= The records =
= = = =
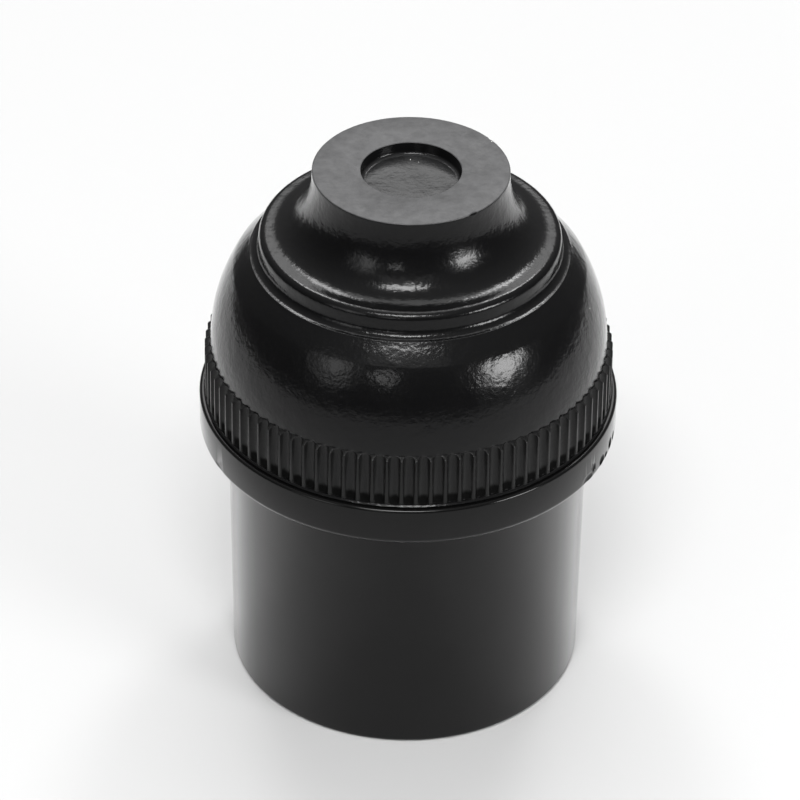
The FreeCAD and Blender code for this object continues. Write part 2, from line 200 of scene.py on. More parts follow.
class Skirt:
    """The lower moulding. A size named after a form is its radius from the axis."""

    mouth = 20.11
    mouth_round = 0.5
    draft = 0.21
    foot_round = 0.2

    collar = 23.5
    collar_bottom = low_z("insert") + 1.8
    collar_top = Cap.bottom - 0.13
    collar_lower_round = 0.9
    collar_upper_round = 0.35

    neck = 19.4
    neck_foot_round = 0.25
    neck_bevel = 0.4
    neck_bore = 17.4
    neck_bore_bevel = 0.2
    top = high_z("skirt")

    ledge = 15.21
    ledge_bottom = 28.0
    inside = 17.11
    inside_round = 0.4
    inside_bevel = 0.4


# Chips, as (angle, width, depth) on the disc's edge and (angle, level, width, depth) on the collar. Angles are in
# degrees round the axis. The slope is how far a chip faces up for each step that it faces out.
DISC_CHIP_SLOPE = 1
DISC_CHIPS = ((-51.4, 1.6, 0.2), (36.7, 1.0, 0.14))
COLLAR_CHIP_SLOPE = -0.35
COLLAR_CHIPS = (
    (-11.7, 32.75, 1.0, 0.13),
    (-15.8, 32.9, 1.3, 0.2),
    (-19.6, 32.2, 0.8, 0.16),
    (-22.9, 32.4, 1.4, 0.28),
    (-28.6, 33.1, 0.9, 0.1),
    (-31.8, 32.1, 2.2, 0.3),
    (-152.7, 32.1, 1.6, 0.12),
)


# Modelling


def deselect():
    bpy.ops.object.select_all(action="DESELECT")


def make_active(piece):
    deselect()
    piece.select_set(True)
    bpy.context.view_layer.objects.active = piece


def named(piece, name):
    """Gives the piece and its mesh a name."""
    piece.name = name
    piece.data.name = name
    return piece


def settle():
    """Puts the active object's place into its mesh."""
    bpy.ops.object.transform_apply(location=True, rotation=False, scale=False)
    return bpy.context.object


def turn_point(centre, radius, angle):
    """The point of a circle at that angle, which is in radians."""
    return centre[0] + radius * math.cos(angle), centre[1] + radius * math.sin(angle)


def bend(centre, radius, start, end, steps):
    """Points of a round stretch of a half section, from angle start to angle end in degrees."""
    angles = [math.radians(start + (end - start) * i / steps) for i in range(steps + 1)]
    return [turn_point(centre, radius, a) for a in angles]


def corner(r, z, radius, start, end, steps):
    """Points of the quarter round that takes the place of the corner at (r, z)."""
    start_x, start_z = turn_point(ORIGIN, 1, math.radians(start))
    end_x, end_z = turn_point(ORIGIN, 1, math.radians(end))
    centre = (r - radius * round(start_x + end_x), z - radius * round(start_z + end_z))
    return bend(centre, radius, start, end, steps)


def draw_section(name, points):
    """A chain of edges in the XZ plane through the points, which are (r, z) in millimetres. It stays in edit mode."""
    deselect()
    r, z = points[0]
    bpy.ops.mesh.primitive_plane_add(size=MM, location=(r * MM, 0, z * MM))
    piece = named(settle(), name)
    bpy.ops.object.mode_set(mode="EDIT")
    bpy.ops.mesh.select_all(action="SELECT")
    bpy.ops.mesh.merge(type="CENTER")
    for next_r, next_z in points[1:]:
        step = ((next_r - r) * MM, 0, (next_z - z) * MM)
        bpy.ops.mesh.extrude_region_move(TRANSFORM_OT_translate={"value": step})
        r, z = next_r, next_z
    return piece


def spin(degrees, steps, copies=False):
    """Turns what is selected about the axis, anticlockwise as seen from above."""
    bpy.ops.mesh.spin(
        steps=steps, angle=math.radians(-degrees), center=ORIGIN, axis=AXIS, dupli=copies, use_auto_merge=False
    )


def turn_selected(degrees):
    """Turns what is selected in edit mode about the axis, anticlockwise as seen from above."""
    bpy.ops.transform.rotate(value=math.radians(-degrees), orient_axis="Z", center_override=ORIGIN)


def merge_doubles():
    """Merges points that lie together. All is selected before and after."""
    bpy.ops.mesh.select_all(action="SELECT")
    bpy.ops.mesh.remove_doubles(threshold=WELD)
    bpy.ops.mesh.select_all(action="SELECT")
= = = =
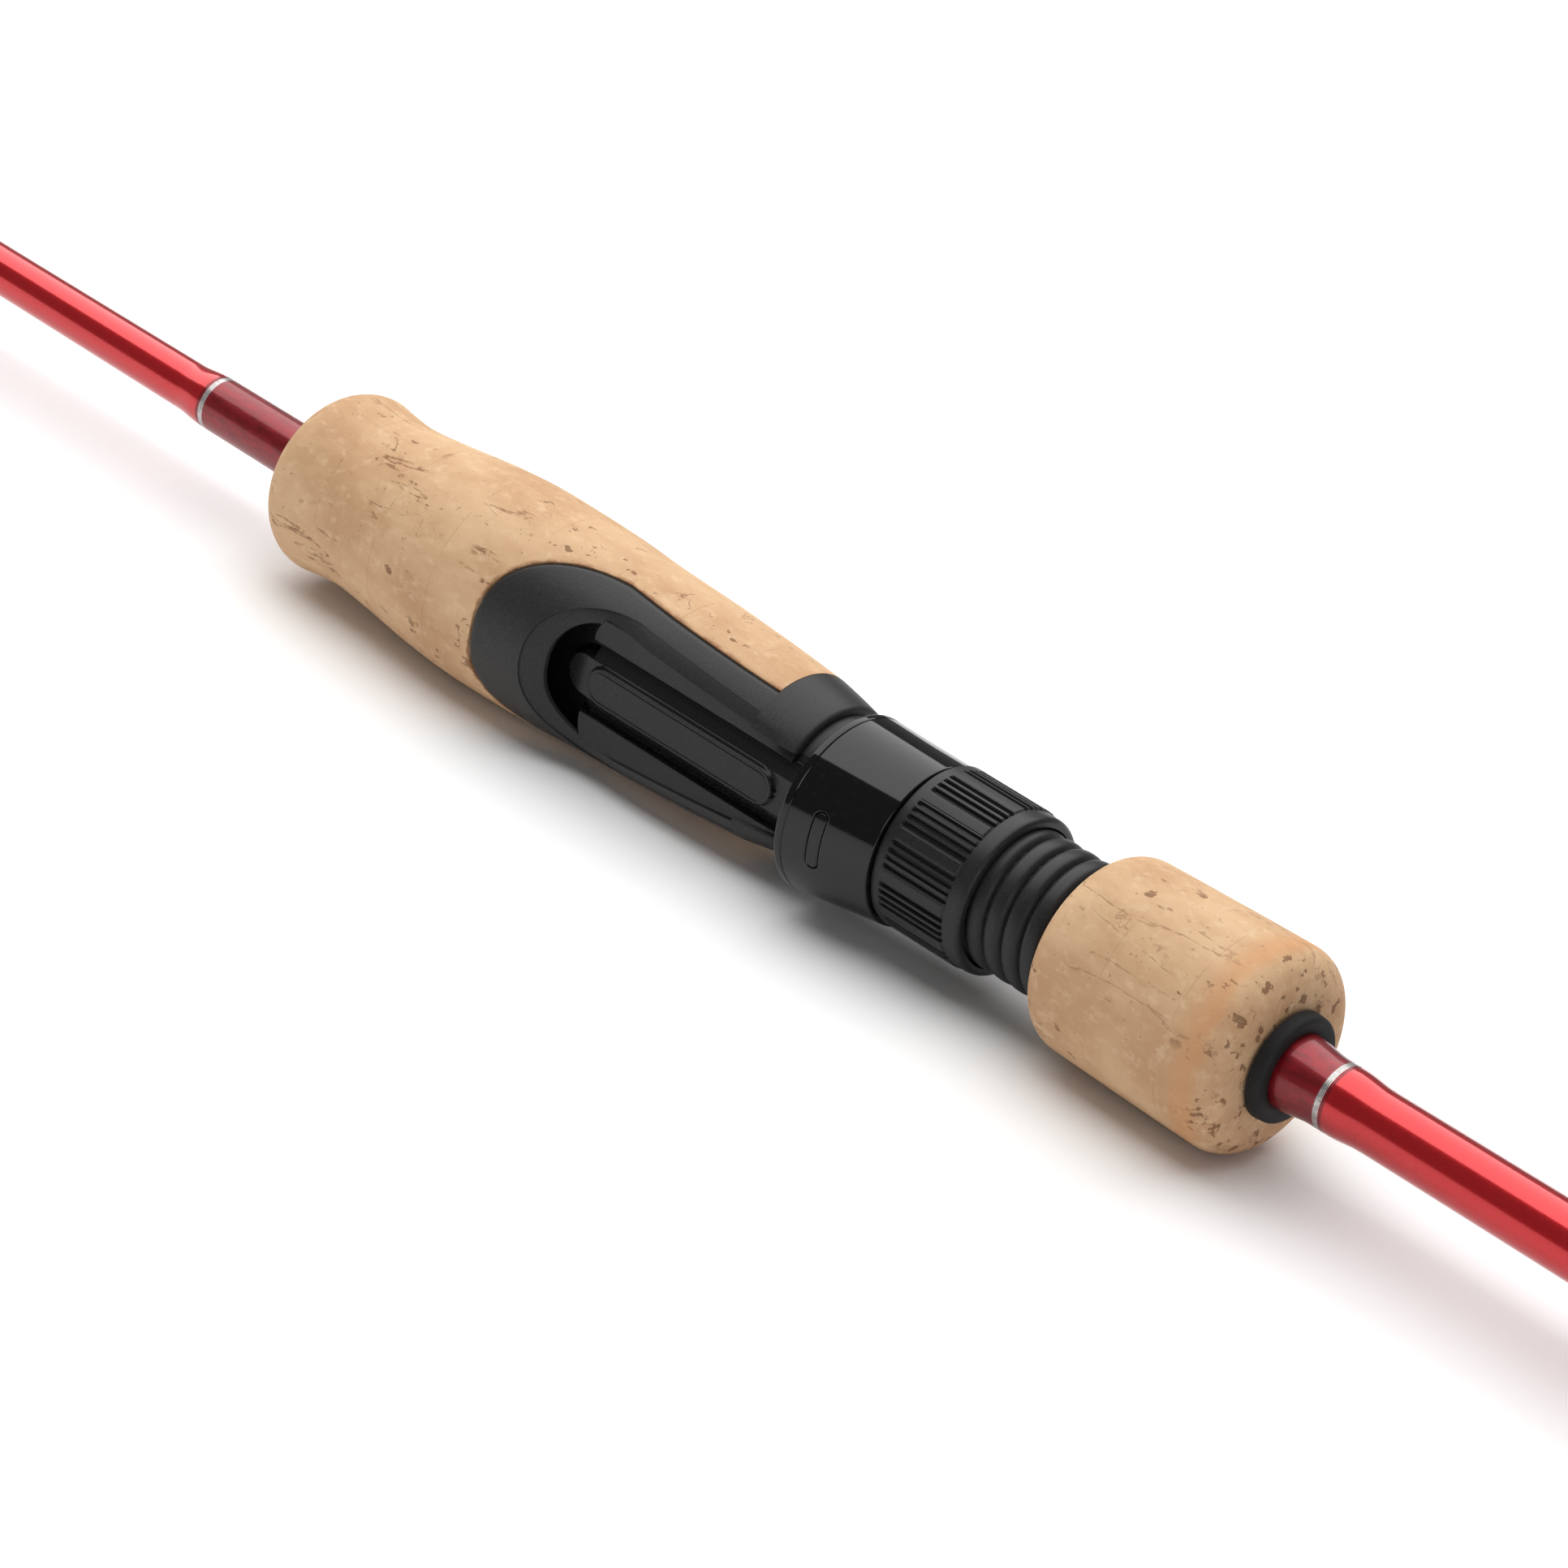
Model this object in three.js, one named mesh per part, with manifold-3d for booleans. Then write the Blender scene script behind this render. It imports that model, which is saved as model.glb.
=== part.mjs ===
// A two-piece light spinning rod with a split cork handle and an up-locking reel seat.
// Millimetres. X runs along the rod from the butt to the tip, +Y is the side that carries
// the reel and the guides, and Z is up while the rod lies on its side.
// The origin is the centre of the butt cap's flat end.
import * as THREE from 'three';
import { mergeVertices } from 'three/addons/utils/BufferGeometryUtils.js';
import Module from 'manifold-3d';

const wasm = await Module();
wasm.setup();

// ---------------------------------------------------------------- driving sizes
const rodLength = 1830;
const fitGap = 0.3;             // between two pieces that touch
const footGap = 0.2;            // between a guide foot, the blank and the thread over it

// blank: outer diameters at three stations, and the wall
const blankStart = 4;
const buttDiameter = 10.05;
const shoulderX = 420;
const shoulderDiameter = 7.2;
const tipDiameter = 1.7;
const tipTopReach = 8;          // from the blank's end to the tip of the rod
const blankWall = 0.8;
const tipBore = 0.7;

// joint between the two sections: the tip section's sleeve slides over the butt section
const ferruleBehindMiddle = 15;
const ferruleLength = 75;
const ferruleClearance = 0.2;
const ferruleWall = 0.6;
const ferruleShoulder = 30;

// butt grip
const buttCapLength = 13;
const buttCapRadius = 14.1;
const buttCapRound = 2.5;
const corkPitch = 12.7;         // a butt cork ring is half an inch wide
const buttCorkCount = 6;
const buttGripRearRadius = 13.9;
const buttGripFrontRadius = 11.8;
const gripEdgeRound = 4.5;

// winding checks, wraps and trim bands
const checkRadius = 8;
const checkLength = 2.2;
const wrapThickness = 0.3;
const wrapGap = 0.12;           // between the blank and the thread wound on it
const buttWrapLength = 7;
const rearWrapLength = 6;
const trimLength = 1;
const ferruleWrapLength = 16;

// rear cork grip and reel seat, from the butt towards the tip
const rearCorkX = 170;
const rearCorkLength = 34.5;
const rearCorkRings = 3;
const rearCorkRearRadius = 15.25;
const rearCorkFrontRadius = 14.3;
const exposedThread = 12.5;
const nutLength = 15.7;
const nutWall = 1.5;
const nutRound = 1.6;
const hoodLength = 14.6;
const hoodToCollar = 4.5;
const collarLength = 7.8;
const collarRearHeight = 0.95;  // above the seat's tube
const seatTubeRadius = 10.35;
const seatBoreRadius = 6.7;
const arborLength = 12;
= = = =
= Exercise details =
Single out each line of the records above with the string "scene" in it, and copy it.

= Task output =
The FreeCAD and Blender code for this object continues. Write part 2, from line 200 of scene.py on. More parts follow.
Model this object in three.js, one named mesh per part, with manifold-3d for booleans. Then write the Blender scene script behind this render. It imports that model, which is saved as model.glb.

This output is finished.